My Chaucer seminar students gave their public presentations this past week, and for the most part, I was very pleased with the quality of their thinking and their presentations. We'd talked some ahead of time (and they'd practiced together in class) about summing up their arguments rather than reading papers, and especially about giving a quick intro to the tale or poem they're working with so that folks in the audience can follow their argument. Overall, I was especially happy that they did such a good job at that; one of my students from another class even mentioned how helpful that was as he listened to the papers.
A couple of the students weren't prepared, and it showed. That's not fun, but at least it's not like I have to point out that they didn't put the work in, because they knew it.

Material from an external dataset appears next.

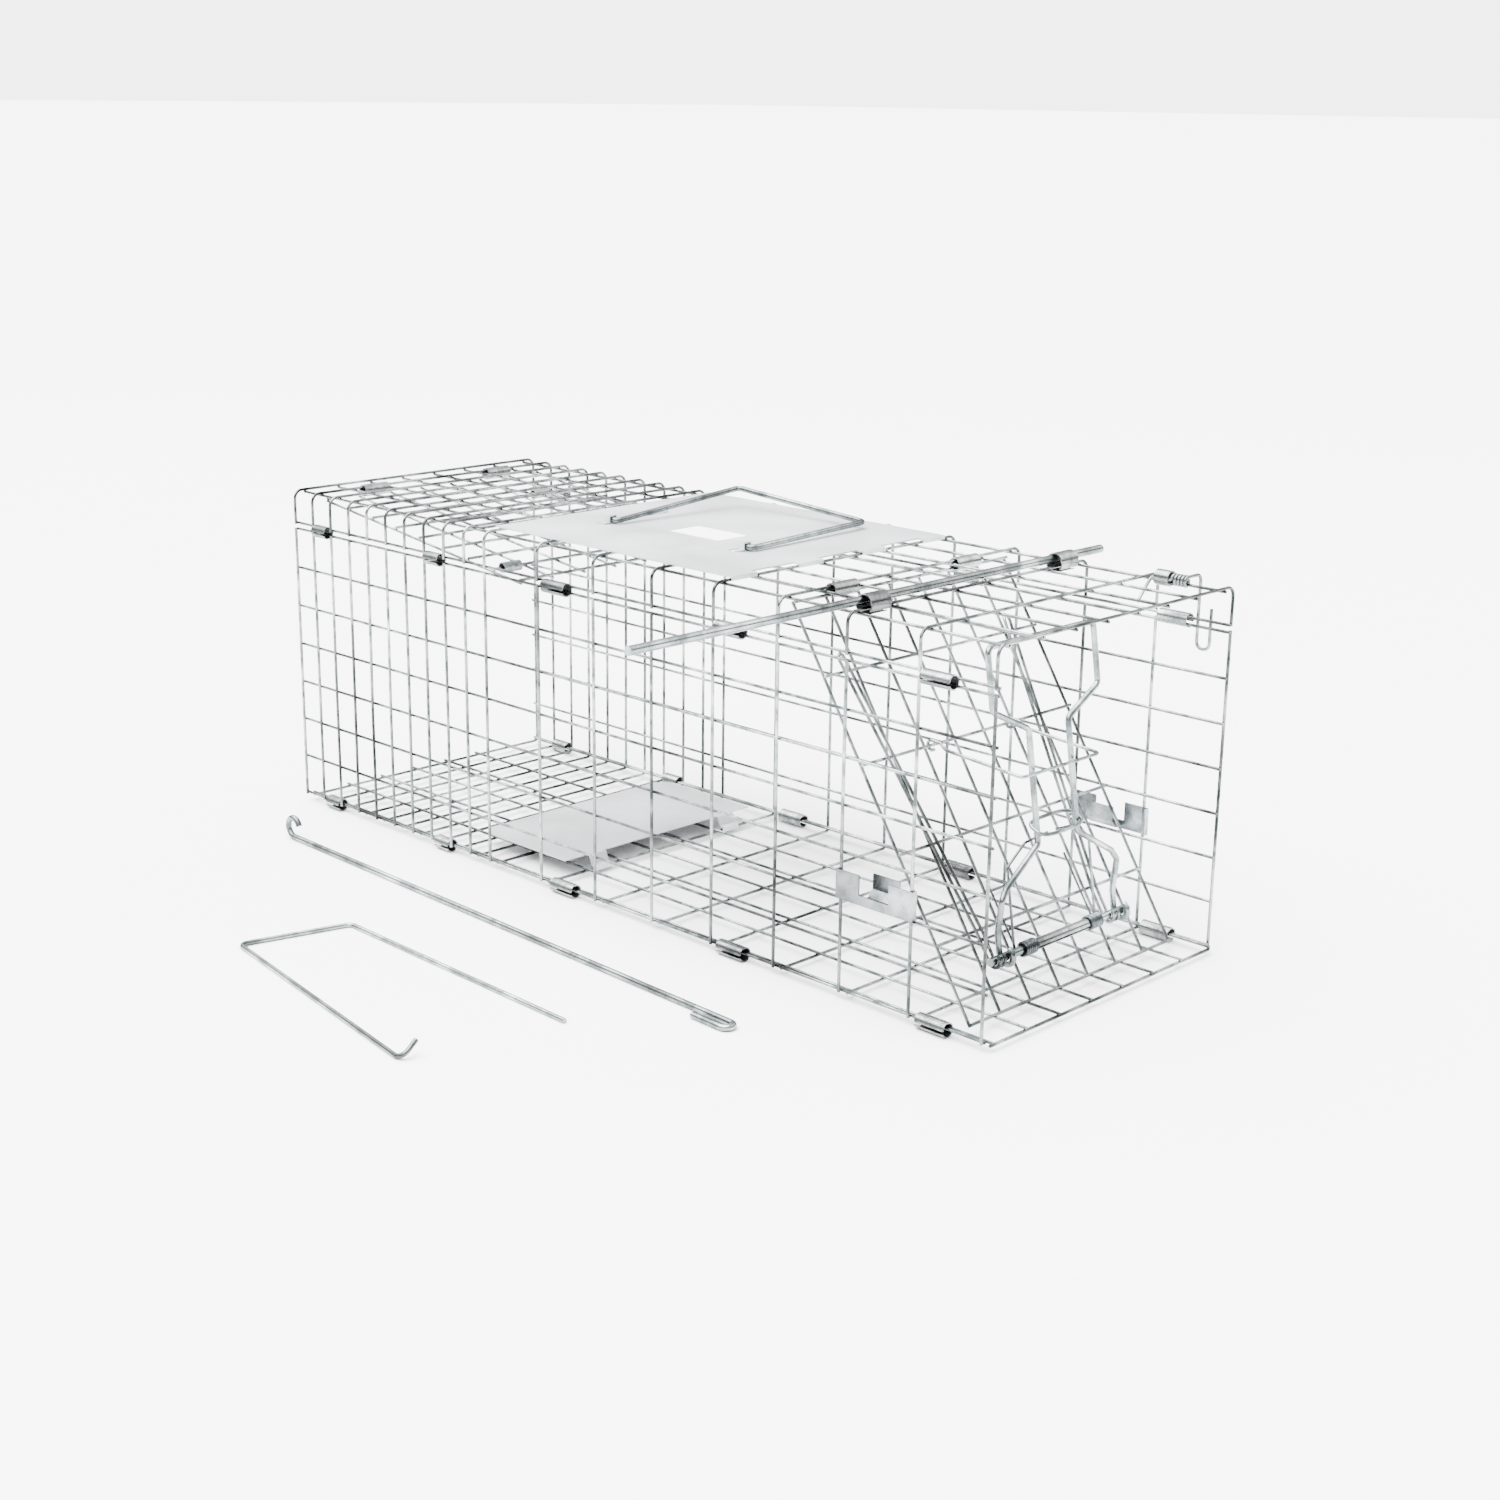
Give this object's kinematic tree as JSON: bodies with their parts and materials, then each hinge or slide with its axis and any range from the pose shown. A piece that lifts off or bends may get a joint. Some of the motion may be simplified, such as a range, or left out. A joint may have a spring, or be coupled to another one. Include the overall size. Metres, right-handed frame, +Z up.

One of my students said before the presentations that s/he was terrified of talking in public, but she justs went to town on her presentation, so I hope that gives her a bit more confidence.
The dean came in during one of the presentations, at the end, during the discussion and question time. Which one, you ask? The one where we were discussing the student's use of "catamite" and whether it was useful in discussing the Pardoner and his tale. /nod.
(I tend to think "catamite" is a pretty negative term, probably because of the way it's used in early modern contexts, so I don't think it's a great choice for this student's discussion. And the OED doesn't show it used in English until the 16th century, so it's not that helpful for Chaucer, anyway. I asked, and the student said she'd learned the word in a classics class, where maybe it didn't have such a negative connotation?)
The dean stayed on for the next (and last) talk on Alison and May, and women in fabliaux, which was pretty darned good.
All in all, I think it was a solid learning experience for my students doing presentations, and for them learning to listen carefully to presentations. And I heard some darned good presentations from other classes and programs. Thumbs up!